The lack of a name added to the difficulty, Barbee said, since people pay more attention to named storms or hurricanes. Tourists were still arriving for beach vacations Monday at the height of the deluge. One family from Pennsylvania lost their van to the floodwaters and are in a shelter instead of their vacation rental, the mayor said.

“We’ve developed a communication dialogue. We communicate cones of uncertainty, expected path, time of arrival, strength on the Saffer-Simpson scale. People know what to expect. But suddenly we’re having storms that don’t fit on these scales,” Barbee said.

Carolina Beach is still cleaning up, and the mayor expects things to be back to normal by the weekend. But town officials are going to keep trying to figure out how to plan for heavy rain like they plan for 18 inches of water to come in from the ocean during a hurricane’s storm surge.

“A foot-and-a-half that falls out of the sky instead of from the ocean — where does it go?” Barbee said. “We’re finding it in neighborhoods that have never flooded. It’s falling water and not rising water.”

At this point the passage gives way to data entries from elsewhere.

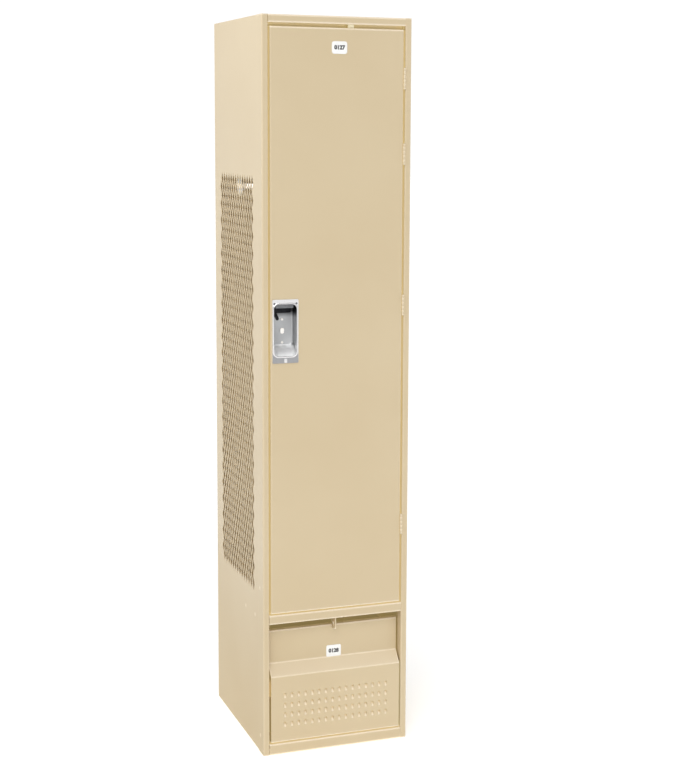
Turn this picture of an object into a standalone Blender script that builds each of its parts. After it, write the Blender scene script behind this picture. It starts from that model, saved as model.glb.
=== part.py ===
"""A single-column steel locker: a tall door with a lift latch, over a drawer.

Metres, +Z up. The origin is the middle of the base, and the door is at the front, towards -Y.
Depths are measured back from the front plane of the frame, where the door's face lies too.
"""

import math

import bmesh
import bpy
from mathutils import Matrix, Vector

# Overall size
WIDTH = 0.381
DEPTH = 0.4572
HEIGHT = 1.8288

# Sheet metal
FRAME_WALL = 0.0015
PANEL_WALL = 0.0015
DOOR_WALL = 0.0015
TRAY_WALL = 0.0012
BEND_RADIUS = 0.0015
BEND_STEPS = 3
SHARP_BEND = 0.0003

# Between pieces that touch, and past a wall that is cut
SEAT_GAP = 0.0003
OVERRUN = 0.004

# Front frame
JAMB_FACE = 0.016
JAMB_LEG = 0.043
STRIKE_DEPTH = 0.024
STRIKE_WIDTH = 0.0085
STRIKE_HEIGHT = 0.014
HEADER_FACE = 0.0193
FRAME_FLANGE = 0.040
RAIL_FACE = 0.024
SILL_FACE = 0.028
SILL_FOOT = 0.022

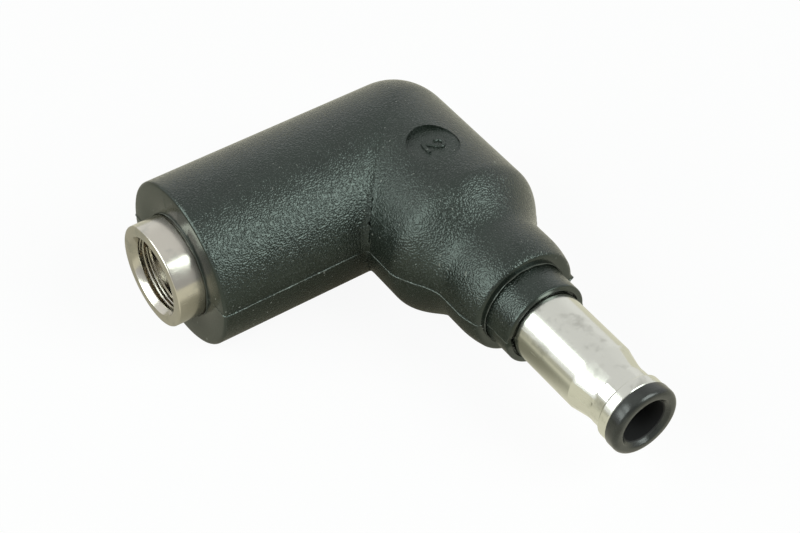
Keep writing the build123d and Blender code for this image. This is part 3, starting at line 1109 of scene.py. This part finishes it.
    def build_body(self) -> bpy.types.Object:
        """Builds the elbow from its two legs and the outer corner.

        Returns:
            The elbow.
        """
        bm = self._join(self._socket_leg().bm, self._plug_leg().bm)
        bmesh.ops.remove_doubles(bm, verts=bm.verts, dist=NEARBY)
        self._turn_corner(bm)
        bmesh.ops.recalc_face_normals(bm, faces=bm.faces)
        self._fill_crease(bm)
        self._mark_crease(bm)
        self._raise_parting_line(bm)
        moulding = finish_mesh(bm, "elbow_moulding")
        self._cut_away(moulding, self._recess_cutter(), self._gap_cutter())
        return moulding

    def build_number(self) -> bpy.types.Object:
        """Builds the raised cavity number on the floor of the recess.

        Returns:
            The number.
        """
        line = bpy.data.curves.new("number_line", "CURVE")
        line.dimensions = "3D"
        line.bevel_depth = self.number_stroke_width * MM
        line.bevel_resolution = 4
        line.resolution_u = 8
        line.use_fill_caps = True
        stroke = line.splines.new("NURBS")
        stroke.points.add(len(self.number_strokes) - 1)
        for point, (across, ahead) in zip(stroke.points, self.number_strokes):
            x, y = self.recess_centre[0] + across, self.recess_centre[1] + ahead
            point.co = (x * MM, y * MM, self.recess_floor * MM, 1.0)
        stroke.order_u = 3
        stroke.use_endpoint_u = True
        drawn = add_object("number_line", line)
        mesh = final_mesh(drawn)
        bpy.data.objects.remove(drawn)
        bm = bmesh.new()
        bm.from_mesh(mesh)
        bmesh.ops.scale(bm, vec=(1 / MM, 1 / MM, 1 / MM), verts=bm.verts)
        return finish_mesh(bm, "cavity_number", sharp=math.radians(60))

    def build_flash(
        self, leg: Leg, name: str, station: float, radius: float, gap: float, seed: float
    ) -> bpy.types.Object:
        """Builds the thin ring of flash that the mould left round a metal or plastic insert.

        Args:
            leg: The leg it lies on.
            name: Name of the piece.
            station: Station of the face that it stands on.
            radius: Radius of the ring.
            gap: How much further out it lies on top, where the plastic shrank away.
            seed: Picks its unevenness.

        Returns:
            The ring.
        """
        ring = Turning(leg, self.flash_steps)
        foot, top, width = station - self.flash_root, station + self.flash_height, self.flash_width
        ring.outline([(foot, radius - width), (top, radius), (foot, radius + width)])
        ring.spin()
        for vert in ring.bm.verts:
            spot = vert.co.copy()
            away = (spot - leg.origin) - leg.way * (spot - leg.origin).dot(leg.way)
            angle = math.atan2(away.z, away.dot(leg.across))
            outward = gap * ease(1 - abs(angle - self.gap_angle) / self.sleeve_flash_reach)
            outward += self.flash_width * ragged(spot, self.flash_sway_size, seed)
            vert.co += away.normalized() * outward
            vert.co += leg.way * self.flash_lean * ragged(spot, self.flash_lean_size, seed + 3.0)
        return finish_mesh(ring.bm, name)

    def build(self) -> None:
        """Builds and dresses every piece of the moulding; the number is smooth and the flash is painted pale
        as a highlight.
        """
        dress(self.build_body(), self.vinyl.material(), "moulded_pvc", "elbow_housing")
        dress(self.build_number(), self.number_vinyl.material(), "moulded_pvc")
        radius, gap = self.sleeve_flash_radius, self.sleeve_flash_gap
        flashes = (
            (Leg.SOCKET, "sleeve_flash", self.socket_reach, radius, gap, 1.0),
            (Leg.PLUG, "collar_flash", -self.nose_setback, self.collar_flash_radius, 0.0, 2.0),
        )
        flash_highlight = self.scuffed_vinyl.material()
        for flash in flashes:
            dress(self.build_flash(*flash), flash_highlight, "moulded_pvc")


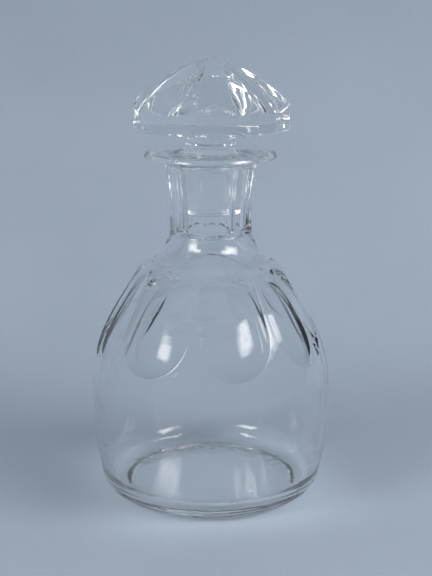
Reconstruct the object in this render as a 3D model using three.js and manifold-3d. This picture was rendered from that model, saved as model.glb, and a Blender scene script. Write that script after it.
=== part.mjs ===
// A cut-crystal carafe: a blown and cut glass vessel and its faceted mushroom stopper.
// Millimetres, +Z up. The origin is the middle of the ring that the vessel stands on, and the front, which
// one facet faces, looks along -Y. Every cut repeats round the axis, one for each facet.
import * as THREE from "three";
import { mergeVertices } from "three/addons/utils/BufferGeometryUtils.js";
import Module from "manifold-3d";

const wasm = await Module();
wasm.setup();

// Counts
const facets = 8;
const roundSegments = 48;
const hollowSteps = 6;
const bendSteps = 8;
const edgeSteps = 3;

// The vessel's outside, from the ring that it stands on up to the foot of the collar under the neck.
// Slopes are in degrees above the level.
const restRadius = 51.5;
const restSlope = 14;
const recessRadius = 47.5;
const recessDepth = 1.2;
const recessBevel = 1.5;
const heelRadius = 61.8;
const heelHeight = 9.5;
const heelSlope = 78;
const heelRound = 5.5;
const widestRadius = 66.4;
const widestHeight = 54;
const shoulderRadius = 42;
const shoulderHeight = 122;
const shoulderSlope = 59;
const shoulderRound = 10.9;
const ledgeSlope = 26;
const collarRadius = 22.7;
const collarRise = 23.5;
const collarLean = 13;

// The eight flat panels ground into the shoulder
const panelFootHeight = 79;
const panelShoulderCut = 2.8;

// The neck, up from the foot of the collar: its flats, by the radius of the ridges, and the flared lip
const collarLength = 3.3;
const collarSlope = 52;
const collarRound = 1.4;
const neckWaistRadius = 22.6;
const neckWaistRise = 8.5;
const neckTopRadius = 24.9;
const neckTopRise = 35.5;
const neckTopSlope = 83;
const neckCoreInset = 1;
const lipRise = 44.1;
const lipRadius = 35.8;
const lipThickness = 2.6;
const lipEdgeRound = 0.7;
const lipEdgeSlope = 68;
const flareRise = 29.5;
const flareSlope = 72;
const lipUnderSlope = 8;

// The hollow inside
const floorThickness = 6.3;
const floorRadius = 49;
const floorSlope = 4;
const innerHeelSlope = 80;
const sideWall = 5.1;
const heelWall = 3.4;
const panelWall = 3.2;
const ledgeWall = 3;
const boreDrop = 12.9;
const boreFootRound = 12;
const innerShoulderRound = 14;

// The stopper: the ground plug below the lip, and the stem, the head's girdle and its dome above the lip
const plugLength = 33.1;
const plugBottomRadius = 13.2;
const plugTaper = 0.06;
const plugChamfer = 1;
const seatClearance = 0.3;
const mouthChamfer = 1.1;
const plugTopRise = 0.7;
const stemRadius = 13.5;
const stemFootRise = 2.6;
const stemLength = 4.8;
const stemTopRadius = 17.5;
const stemFlare = 2.4;
const headRise = 12.5;
const undersideDrop = 1.8;
const girdleRadius = 42.7;
const girdleHeight = 13.8;
const undersideInset = 1.5;
const domeHeight = 24.1;
const ridgeArcRadius = 86;
const fluteDepth = 2.9;

// How far two solids that are joined run into each other
const overlap = 0.5;

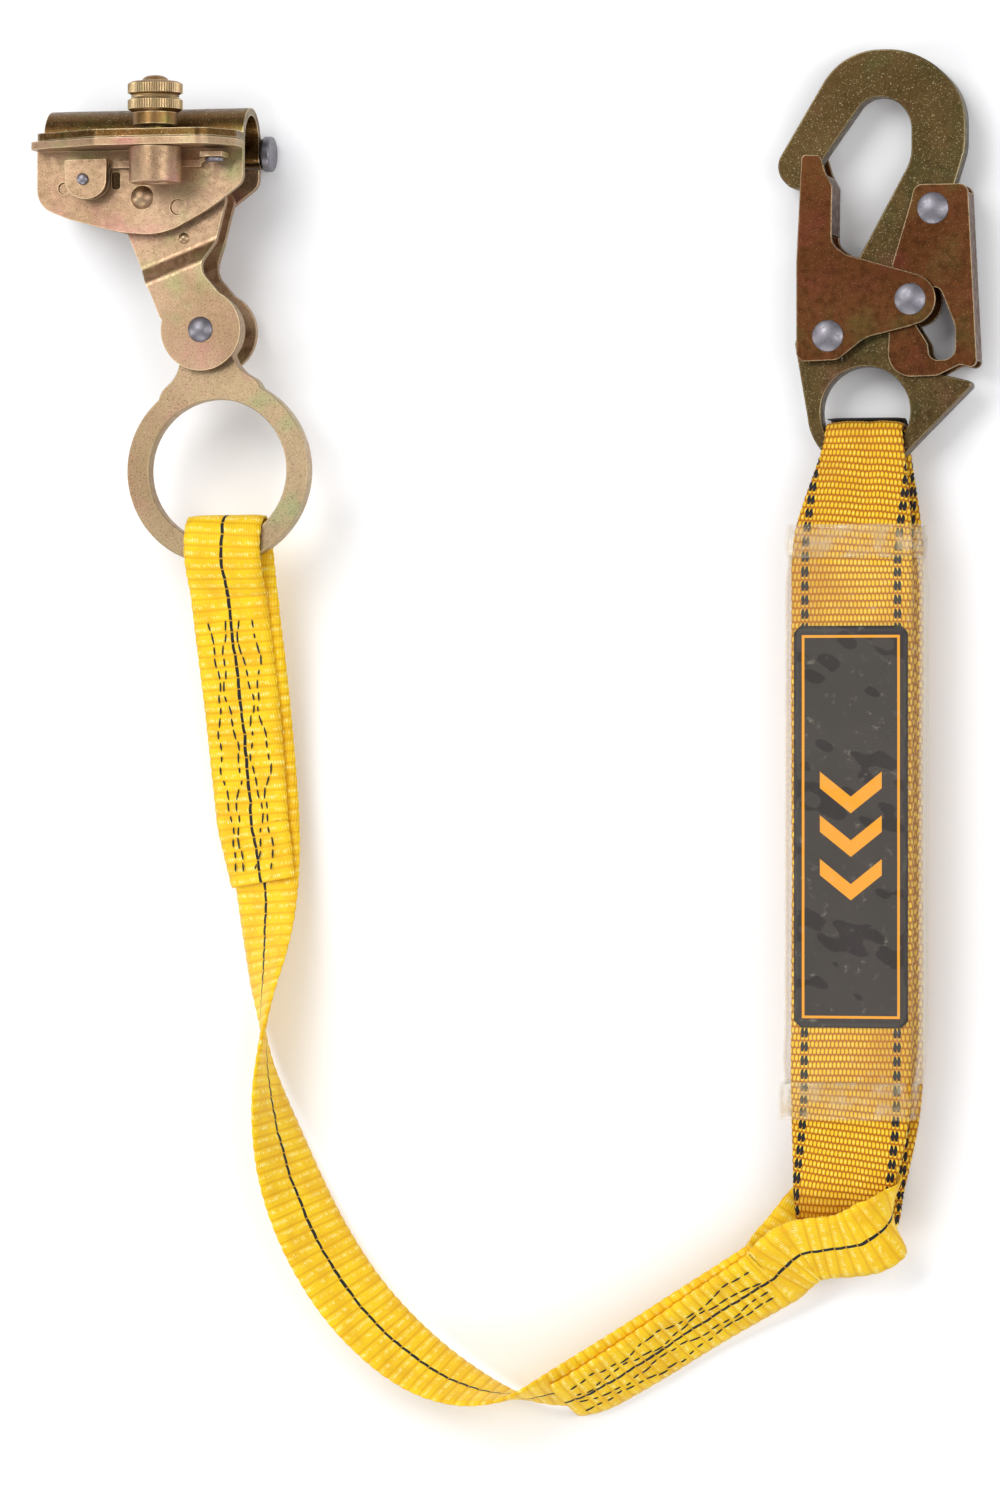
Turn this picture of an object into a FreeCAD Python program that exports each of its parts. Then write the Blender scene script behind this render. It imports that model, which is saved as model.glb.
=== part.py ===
import FreeCAD, Part
import math
import os

# A rope grab on a short shock-absorbing web lanyard with a double-locking snap hook.
# Millimetres. The assembly lies flat: +Z up from the surface, +Y towards the grab and the hook,
# the rope runs along X. The origin is the bottom centre of the hardware and the shock pack.

V = FreeCAD.Vector

# Rope grab
SHEET = 2.5             # steel sheet of the plates and the cover
ROPE_BORE_R = 8.9       # inside radius of the rope channel, for a 16 mm rope
FIT = 0.1               # radial clearance of a pin in its hole
RUN = 0.3               # side clearance between moving flat faces
SPLIT = 0.2             # gap between the two clamped flanges
BODY_LEFT = -39.4       # the body and the cover end here, from the clamp screw
BODY_RIGHT = 30.5
COVER_LEFT = -37.2
FLANGE_DEPTH = 20.2     # flange that the clamp screw goes through, at the screw
FLANGE_END = 8.5        # the same flange, at its two ends
FLANGE_FLAT = 18.5      # half length of the deep middle of the flange, about the screw
HINGE_PIN_R = 2.5
HINGE_HEAD_R = 5.8
HINGE_HEAD = 3.2
HINGE_Y = -2.6
KNUCKLES = 5
EMBOSS_AT = (-3.6, -18.2)
EMBOSS_R = 3.9
EMBOSS_HEIGHT = 2.6
SPACER_AT = (-30.3, -14.8)
SPACER_R = 1.9
PIN_SET = 0.7           # how far pressed pins stop short of the plates' outer faces
SCREW_X = 4.2           # the clamp screw, right of the body's reference point
BOSS_R = 8.5
BOSS_LENGTH = 12.0
LATCH_ROOM = 3.2        # space between the front plate and the boss, for the latch arm
LATCH_SHEET = 1.6
LATCH_OFF = 0.6         # latch off the front plate
LATCH_GAP = 2.4         # between the latch's two tabs
LATCH_PAD = 9.0         # depth of the latch's finger pad
LATCH_PIN_AT = (-22.0, -12.3)
LATCH_PIN_R = 1.5
BUTTON_R = 3.0
STUD_R = 3.6
STUD_BORE = 0.45        # radial clearance of the stud in its bores
STUD_DEPTH = 8.0        # stud below the split
KNOB_R = 8.65
COLLAR_R = 7.4
COLLAR_Y = 3.9
COLLAR_HEIGHT = 4.6
RING_HEIGHT = 4.3       # each knurled ring of the knob
GROOVE_HEIGHT = 1.2
STUD_END_R = 4.4
STUD_END_HEIGHT = 2.2

# Cam lever and attachment ring
LEVER_SHEET = 2.5
LEVER_SPREAD = 13.0     # outside width of the lever in the body
CAM_PIVOT = (8.5, -21.5)
CAM_PIN_R = 2.6
CAM_R = 11.6            # cam radius under the rope at rest
CAM_GAIN = 4.2          # growth of the cam radius over its toothed arc
CAM_TEETH = 9
TOOTH_DEPTH = 1.0
CAM_TIE = (9.2, -31.4)  # small rivet that ties the cam to the lever
CAM_TIE_R = 1.6
JOGGLE_AT = (20.7, -32.6)   # where the lever's plates step apart
JOGGLE_ANGLE = 21.0
JOGGLE_RUN = 5.5
LOBE = (16.1, -61.6)
LOBE_R = 13.4
LOBE_PIN_R = 3.2
LOBE_HEAD_R = 4.3
RING_THICK = 6.5
RING_IN = 23.3
RING_OUT = 30.6
RING_HEAD_R = 12.6
RING_ARM = 46.2         # lobe rivet to ring centre
RING_LEAN = 5.8         # degrees that the ring hangs off the vertical
RING_SIDE = 1.2         # rear face of the ring, in front of the rope's axis

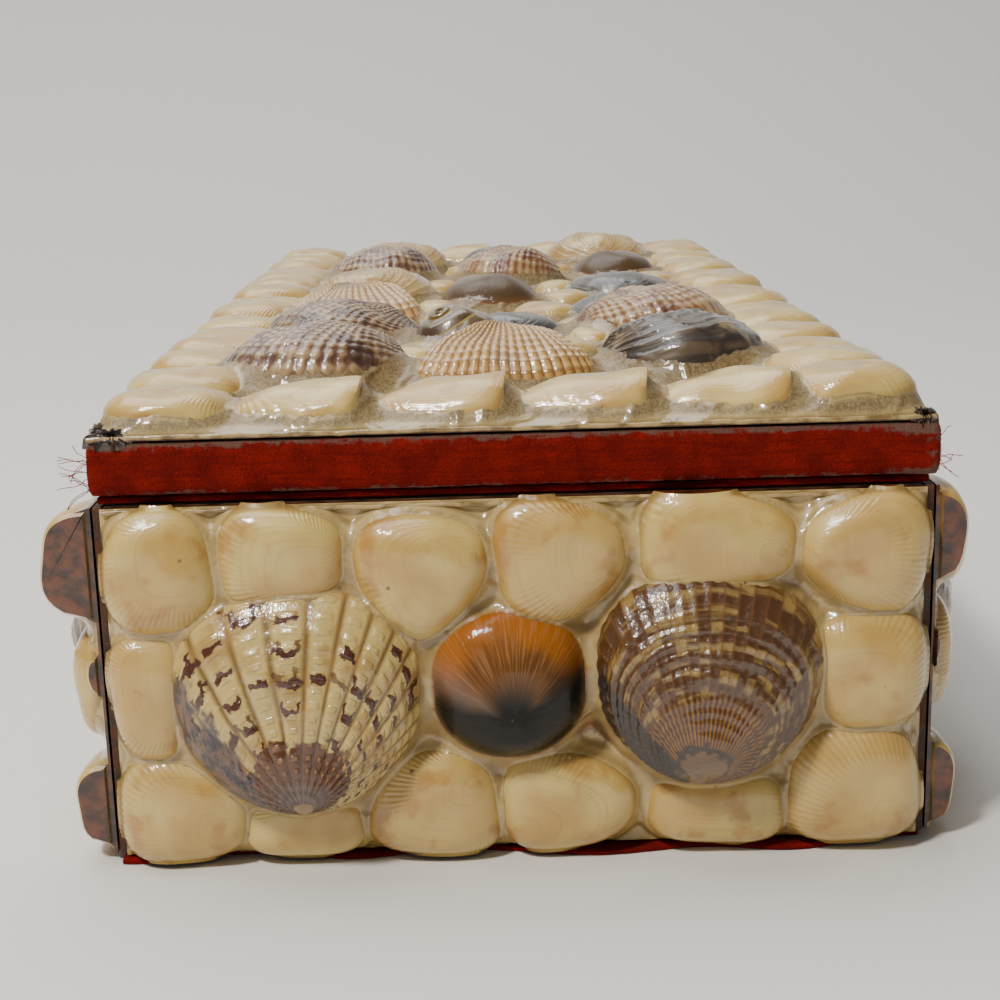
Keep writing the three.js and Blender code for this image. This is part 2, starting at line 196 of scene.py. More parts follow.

The flash flooding closed dozens of roads in Brunswick County at North Carolina’s southeast tip, including U.S. Highway 17, which is the main coastal route. Floodwaters swamped the highway at several points for most of the day, trapping some drivers on high ground that became an island.

Emergency workers brought food and water to people as they waited for the waters to recede, Brunswick County emergency officials said. No deaths were reported but dozens of roads in the county were damaged and many washed out.

Gov. Roy Cooper signed an executive order Tuesday declaring a state of emergency for Brunswick and three other southeastern counties, which the governor said will make additional assistance available for the region.

It wasn’t the region’s first historic flood by any measure. The same area has seen four other floods of a lifetime in the past 25 years from Hurricane Floyd in 1999, unnamed storms in 2010 and 2015, and the benchmark flood with 30 inches of rain from Hurricane Florence in 2018.

The rain from the system had moved into southeast Virginia on Tuesday. Along North Carolina’s Outer Banks, the storm closed vulnerable coastal highway North Carolina 12 on Ocracoke Island and threatened several homes in Rodanthe, where erosion and rising sea levels have destroyed more than a half-dozen beachfront homes this decade.

The Atlantic hurricane season continues through the end of November.

In an updated hurricane outlook last month, the National Oceanic and Atmospheric Administration was still predicting a highly active season thanks to near-record sea surface temperatures and the possibility of La Nina. Emergency management officials have urged people to stay prepared.

Elsewhere in the Atlantic, Gordon remained a tropical depression as it swirled through open ocean waters. Gordon could either dissolve in upcoming days or strengthen back into a tropical storm, forecasters said.